CAD and scene scripts
***
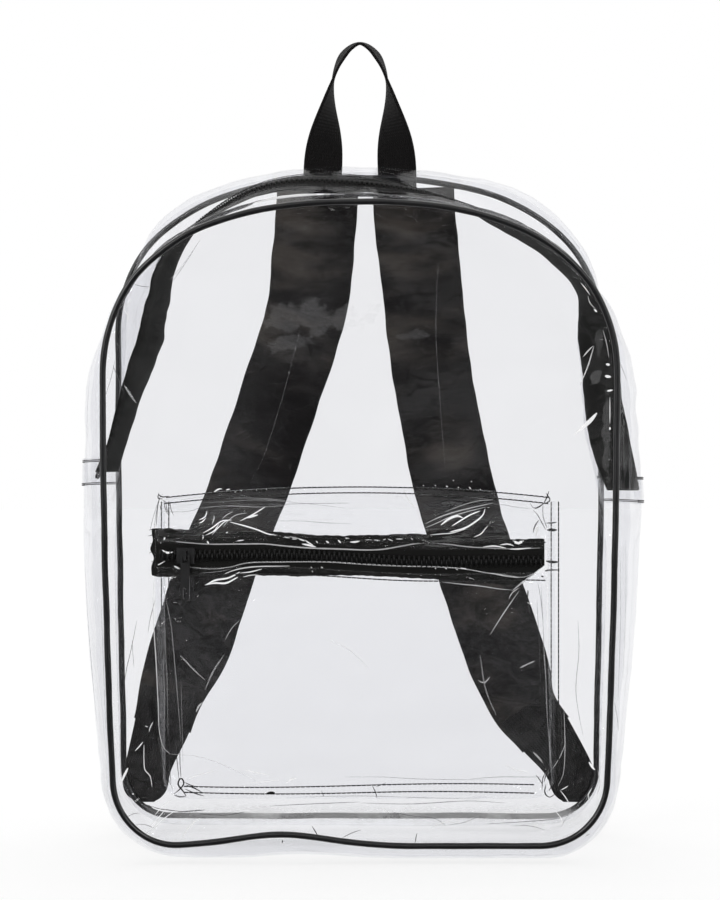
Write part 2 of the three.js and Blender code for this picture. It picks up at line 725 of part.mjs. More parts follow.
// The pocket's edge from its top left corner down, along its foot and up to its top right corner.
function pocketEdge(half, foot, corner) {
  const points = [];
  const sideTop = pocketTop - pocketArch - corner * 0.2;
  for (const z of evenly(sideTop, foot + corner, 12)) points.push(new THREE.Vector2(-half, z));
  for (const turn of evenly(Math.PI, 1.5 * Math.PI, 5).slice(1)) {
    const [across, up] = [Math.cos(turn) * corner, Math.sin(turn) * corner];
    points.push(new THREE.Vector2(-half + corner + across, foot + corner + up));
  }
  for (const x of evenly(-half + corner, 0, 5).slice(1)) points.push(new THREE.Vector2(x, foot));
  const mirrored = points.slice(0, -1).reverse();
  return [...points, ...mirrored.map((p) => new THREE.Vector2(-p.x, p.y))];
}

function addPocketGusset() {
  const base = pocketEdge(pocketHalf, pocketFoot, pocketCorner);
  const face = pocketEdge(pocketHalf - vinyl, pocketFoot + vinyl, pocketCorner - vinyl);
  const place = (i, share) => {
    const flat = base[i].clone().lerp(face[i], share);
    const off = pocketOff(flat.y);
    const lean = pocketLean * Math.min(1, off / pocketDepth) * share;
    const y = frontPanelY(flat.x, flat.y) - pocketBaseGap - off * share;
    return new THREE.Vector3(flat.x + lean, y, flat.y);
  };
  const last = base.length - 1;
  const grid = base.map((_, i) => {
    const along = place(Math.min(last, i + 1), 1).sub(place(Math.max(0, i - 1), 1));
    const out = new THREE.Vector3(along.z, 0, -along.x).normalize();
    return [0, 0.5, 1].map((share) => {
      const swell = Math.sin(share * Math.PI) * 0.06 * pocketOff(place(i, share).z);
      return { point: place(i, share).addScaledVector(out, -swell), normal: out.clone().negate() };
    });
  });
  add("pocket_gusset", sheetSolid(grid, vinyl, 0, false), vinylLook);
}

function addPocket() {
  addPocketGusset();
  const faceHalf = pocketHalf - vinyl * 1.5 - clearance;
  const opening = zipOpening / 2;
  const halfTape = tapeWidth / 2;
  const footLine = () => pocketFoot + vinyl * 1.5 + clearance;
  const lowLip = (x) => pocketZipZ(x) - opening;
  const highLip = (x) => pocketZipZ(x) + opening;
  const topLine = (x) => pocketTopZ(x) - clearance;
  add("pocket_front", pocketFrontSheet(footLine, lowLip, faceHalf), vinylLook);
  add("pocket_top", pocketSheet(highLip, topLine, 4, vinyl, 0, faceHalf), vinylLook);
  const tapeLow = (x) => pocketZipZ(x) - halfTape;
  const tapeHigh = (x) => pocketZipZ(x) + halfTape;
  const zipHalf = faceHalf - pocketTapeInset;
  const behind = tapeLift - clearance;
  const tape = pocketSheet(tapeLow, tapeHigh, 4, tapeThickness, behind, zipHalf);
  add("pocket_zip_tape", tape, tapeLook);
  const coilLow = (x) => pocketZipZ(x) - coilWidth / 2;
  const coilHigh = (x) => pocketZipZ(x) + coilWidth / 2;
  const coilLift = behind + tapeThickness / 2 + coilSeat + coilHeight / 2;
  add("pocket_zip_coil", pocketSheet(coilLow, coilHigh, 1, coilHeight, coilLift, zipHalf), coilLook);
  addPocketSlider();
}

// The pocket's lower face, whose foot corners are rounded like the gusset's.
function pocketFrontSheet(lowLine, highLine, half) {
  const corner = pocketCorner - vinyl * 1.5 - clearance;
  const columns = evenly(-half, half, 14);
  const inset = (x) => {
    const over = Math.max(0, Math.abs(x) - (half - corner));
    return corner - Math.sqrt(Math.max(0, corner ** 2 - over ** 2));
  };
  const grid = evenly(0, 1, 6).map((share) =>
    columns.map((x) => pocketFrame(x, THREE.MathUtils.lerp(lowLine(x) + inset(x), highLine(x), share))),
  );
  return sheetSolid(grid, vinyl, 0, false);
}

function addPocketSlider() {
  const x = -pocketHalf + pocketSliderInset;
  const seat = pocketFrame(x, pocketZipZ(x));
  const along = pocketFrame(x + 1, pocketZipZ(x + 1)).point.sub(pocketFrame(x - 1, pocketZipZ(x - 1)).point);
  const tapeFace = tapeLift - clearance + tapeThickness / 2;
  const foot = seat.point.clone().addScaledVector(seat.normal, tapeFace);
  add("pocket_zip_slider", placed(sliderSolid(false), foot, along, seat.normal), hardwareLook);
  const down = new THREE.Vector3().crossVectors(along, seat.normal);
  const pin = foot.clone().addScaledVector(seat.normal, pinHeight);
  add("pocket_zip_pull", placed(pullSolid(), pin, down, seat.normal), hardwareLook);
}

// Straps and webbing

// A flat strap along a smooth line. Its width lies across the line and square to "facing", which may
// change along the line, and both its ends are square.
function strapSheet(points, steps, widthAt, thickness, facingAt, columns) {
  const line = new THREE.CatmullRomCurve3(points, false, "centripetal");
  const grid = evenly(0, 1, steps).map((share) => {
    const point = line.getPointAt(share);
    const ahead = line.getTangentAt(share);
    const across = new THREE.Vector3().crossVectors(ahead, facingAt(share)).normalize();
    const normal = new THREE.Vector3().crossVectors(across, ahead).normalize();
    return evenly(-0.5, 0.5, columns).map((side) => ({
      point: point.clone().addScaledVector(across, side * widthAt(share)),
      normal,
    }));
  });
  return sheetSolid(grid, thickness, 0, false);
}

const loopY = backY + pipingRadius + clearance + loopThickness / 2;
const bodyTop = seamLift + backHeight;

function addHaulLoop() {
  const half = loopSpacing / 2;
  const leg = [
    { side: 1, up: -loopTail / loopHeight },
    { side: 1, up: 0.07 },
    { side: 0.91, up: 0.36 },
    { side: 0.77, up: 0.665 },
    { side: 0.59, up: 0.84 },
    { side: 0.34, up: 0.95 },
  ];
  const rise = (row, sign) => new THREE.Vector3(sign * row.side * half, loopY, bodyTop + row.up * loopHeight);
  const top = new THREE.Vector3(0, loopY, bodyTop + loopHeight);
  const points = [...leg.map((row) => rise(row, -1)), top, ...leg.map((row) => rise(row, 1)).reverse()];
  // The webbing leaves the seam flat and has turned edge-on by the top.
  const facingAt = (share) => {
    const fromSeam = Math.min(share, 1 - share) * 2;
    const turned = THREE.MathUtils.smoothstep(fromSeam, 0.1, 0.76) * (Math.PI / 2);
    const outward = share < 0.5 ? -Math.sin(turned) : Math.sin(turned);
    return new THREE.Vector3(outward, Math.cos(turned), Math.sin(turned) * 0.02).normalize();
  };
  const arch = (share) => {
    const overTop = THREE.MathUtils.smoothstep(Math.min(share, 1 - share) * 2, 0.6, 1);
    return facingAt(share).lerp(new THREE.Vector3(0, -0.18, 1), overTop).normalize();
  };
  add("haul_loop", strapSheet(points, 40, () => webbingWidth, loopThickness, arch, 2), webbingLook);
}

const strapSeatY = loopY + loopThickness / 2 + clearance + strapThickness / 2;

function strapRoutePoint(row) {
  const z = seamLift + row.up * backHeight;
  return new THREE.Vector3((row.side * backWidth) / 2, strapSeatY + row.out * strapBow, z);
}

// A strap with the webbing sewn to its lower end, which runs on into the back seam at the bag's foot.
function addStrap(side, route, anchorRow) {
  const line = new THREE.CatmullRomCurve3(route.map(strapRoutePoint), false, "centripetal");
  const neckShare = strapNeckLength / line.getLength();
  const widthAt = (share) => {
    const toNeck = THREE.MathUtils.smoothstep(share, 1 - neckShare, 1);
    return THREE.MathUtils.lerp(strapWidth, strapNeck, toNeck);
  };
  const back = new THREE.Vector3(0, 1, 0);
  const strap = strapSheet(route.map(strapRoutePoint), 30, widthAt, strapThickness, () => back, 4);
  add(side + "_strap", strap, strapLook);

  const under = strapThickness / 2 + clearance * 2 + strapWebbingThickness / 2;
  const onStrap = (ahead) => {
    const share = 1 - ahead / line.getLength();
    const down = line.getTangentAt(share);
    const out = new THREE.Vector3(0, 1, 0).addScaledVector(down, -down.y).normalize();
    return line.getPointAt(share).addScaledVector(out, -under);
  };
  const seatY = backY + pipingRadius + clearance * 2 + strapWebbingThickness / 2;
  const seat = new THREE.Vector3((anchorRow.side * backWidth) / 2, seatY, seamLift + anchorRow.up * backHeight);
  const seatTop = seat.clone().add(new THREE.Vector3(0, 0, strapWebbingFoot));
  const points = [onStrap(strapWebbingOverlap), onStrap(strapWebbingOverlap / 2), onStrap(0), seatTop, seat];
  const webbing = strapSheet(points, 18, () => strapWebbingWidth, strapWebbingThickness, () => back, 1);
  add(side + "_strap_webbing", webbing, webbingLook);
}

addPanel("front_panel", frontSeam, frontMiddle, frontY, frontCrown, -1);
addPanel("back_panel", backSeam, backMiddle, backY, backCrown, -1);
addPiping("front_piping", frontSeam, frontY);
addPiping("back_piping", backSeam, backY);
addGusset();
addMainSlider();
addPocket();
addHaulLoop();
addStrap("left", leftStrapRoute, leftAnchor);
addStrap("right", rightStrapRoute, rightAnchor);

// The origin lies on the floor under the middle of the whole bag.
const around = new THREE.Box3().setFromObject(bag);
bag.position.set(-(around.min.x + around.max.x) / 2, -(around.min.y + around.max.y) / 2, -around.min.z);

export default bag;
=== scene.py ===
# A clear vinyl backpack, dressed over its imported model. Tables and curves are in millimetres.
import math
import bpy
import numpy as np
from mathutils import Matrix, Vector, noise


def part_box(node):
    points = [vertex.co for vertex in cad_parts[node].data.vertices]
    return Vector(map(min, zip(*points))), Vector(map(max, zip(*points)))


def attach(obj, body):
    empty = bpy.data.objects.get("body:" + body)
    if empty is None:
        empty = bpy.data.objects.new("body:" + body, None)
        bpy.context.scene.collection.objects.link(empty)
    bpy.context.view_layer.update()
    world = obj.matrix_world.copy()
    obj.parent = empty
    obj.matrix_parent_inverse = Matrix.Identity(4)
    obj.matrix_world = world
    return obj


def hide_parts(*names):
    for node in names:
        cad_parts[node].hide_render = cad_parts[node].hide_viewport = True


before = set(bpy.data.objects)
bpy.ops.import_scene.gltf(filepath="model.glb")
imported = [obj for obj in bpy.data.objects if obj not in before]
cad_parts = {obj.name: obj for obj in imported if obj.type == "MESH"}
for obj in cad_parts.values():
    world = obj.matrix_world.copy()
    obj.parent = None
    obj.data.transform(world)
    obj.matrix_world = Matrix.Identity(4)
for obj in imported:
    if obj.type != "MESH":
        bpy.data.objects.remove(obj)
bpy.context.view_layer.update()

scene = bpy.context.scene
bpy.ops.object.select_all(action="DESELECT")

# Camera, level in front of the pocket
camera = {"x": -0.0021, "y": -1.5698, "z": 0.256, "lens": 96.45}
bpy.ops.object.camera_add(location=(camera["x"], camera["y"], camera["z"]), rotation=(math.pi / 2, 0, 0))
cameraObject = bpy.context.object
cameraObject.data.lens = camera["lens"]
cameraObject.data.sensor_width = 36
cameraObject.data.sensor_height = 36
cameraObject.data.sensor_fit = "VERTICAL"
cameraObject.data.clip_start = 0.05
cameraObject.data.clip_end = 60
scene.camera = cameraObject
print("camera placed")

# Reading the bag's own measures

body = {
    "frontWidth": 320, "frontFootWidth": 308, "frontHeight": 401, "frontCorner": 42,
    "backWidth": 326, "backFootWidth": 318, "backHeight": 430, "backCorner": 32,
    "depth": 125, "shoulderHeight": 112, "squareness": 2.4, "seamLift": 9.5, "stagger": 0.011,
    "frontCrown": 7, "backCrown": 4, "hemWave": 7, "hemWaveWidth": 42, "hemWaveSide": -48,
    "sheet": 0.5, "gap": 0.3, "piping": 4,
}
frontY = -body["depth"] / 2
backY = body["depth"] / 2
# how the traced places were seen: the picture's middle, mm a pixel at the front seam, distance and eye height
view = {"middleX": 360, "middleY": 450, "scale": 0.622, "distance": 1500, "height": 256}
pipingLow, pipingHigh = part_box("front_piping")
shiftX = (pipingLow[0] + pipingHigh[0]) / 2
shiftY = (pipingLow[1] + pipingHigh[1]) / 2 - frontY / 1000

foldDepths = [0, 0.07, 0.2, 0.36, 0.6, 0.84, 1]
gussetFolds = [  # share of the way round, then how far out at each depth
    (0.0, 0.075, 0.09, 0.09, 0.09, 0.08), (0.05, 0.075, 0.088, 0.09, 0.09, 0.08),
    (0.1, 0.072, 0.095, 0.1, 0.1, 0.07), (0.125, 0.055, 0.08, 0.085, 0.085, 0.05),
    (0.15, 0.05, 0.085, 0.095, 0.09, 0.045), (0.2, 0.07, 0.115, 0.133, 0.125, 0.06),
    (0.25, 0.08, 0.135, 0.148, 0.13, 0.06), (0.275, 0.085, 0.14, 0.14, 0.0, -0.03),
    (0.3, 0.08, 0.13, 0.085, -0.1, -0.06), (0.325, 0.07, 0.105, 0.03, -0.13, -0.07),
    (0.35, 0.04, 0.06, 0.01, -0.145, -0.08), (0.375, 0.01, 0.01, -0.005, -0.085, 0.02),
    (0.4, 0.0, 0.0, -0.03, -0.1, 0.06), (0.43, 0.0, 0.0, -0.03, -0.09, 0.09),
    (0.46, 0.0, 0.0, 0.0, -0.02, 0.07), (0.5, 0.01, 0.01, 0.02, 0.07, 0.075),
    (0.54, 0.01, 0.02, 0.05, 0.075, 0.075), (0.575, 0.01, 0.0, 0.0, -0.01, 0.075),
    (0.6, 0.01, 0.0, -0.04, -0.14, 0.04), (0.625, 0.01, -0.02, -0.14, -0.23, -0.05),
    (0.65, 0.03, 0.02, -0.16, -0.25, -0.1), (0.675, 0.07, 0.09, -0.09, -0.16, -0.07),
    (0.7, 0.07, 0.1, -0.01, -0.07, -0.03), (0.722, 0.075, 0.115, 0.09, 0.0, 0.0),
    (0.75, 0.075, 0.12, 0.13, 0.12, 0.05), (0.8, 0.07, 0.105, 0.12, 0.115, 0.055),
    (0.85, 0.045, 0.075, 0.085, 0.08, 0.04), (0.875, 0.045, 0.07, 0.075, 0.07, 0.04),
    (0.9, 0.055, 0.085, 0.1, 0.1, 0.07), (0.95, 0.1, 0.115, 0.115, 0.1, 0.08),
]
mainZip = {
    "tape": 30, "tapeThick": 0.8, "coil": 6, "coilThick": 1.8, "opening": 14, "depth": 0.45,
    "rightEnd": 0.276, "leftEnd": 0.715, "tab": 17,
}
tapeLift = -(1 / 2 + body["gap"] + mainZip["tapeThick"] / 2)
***
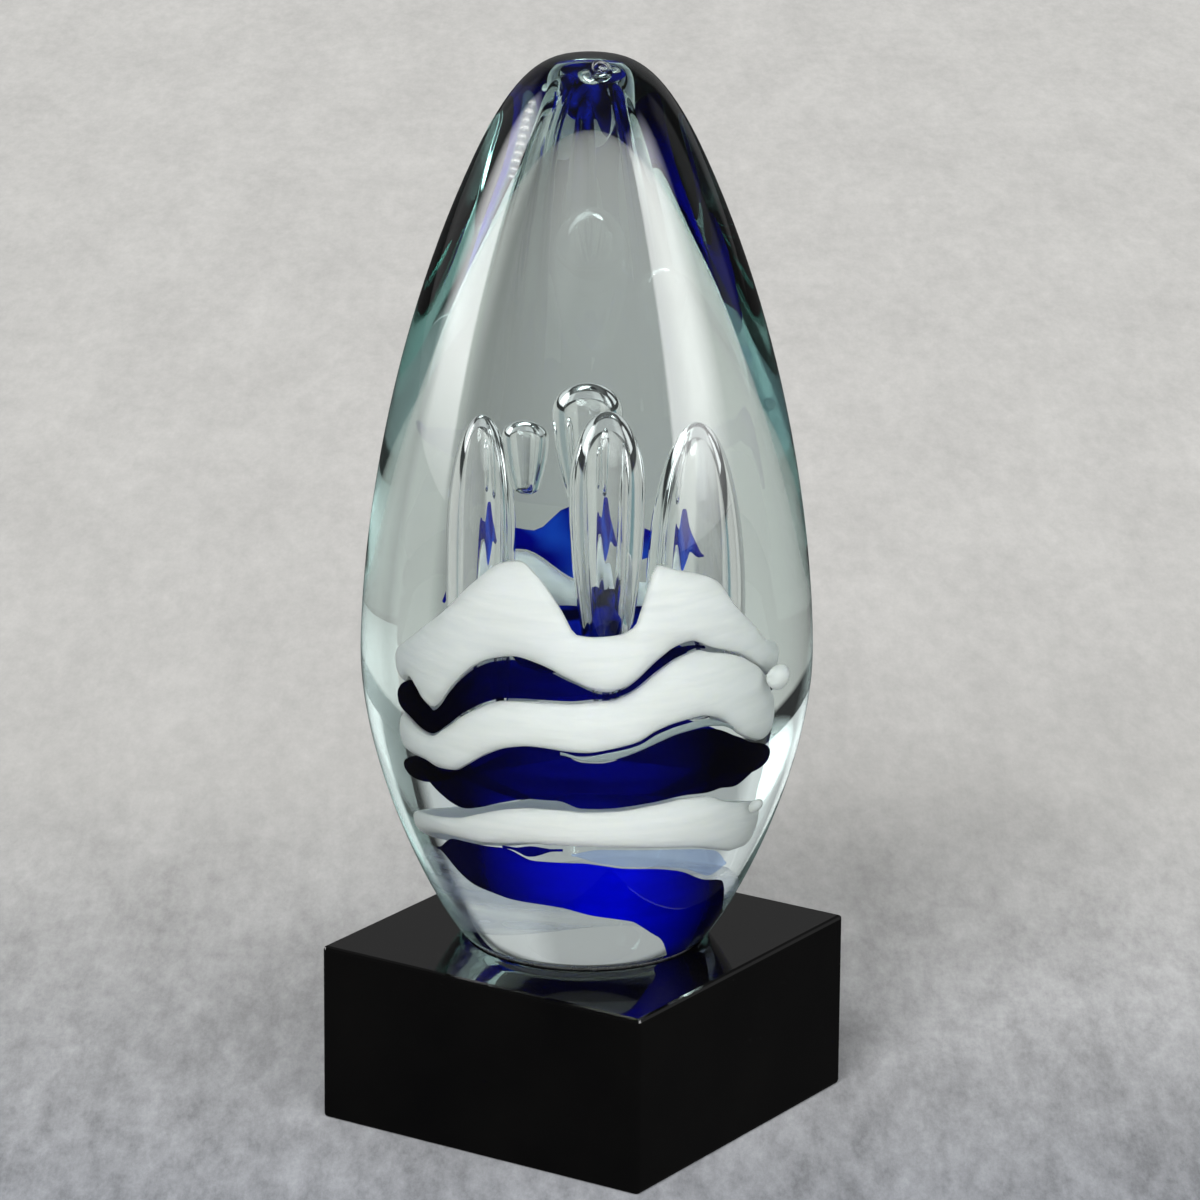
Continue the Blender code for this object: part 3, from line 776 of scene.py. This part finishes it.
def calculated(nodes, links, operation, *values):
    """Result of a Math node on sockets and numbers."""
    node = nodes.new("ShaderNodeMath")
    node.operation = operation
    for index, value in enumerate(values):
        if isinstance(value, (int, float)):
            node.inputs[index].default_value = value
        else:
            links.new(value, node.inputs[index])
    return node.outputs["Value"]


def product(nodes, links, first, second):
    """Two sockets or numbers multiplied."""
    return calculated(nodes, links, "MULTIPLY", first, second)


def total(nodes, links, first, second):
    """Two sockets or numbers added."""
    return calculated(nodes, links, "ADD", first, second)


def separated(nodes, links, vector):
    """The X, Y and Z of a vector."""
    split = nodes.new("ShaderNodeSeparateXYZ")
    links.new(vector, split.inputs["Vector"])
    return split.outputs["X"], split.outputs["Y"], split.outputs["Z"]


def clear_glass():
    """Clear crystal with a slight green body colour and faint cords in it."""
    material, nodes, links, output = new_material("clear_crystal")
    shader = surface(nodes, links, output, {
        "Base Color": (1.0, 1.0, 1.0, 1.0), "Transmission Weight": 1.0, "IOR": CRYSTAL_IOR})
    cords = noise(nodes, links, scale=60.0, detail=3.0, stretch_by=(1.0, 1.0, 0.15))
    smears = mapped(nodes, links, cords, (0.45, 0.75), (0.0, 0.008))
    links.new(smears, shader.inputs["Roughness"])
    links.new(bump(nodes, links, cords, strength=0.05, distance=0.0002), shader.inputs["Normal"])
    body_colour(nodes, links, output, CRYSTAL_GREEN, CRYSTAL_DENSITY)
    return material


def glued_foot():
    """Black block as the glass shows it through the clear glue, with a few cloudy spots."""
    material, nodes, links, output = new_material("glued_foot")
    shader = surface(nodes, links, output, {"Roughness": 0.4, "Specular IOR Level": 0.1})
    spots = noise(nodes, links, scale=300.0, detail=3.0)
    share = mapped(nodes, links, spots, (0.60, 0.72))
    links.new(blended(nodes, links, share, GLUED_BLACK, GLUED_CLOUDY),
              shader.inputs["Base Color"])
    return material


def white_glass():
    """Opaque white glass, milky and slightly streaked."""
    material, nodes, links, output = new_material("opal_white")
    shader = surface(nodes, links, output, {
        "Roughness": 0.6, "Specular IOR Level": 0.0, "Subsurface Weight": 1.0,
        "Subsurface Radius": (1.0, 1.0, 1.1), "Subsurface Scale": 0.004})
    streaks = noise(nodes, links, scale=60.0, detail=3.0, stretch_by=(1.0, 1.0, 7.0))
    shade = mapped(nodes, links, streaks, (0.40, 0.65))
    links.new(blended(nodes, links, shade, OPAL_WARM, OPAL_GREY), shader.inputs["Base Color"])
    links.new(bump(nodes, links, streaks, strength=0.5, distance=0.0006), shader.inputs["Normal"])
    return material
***
Instructions for the task
Work out how many lines of the material above contain the word "this", then give only that figure.

Finished exercise
2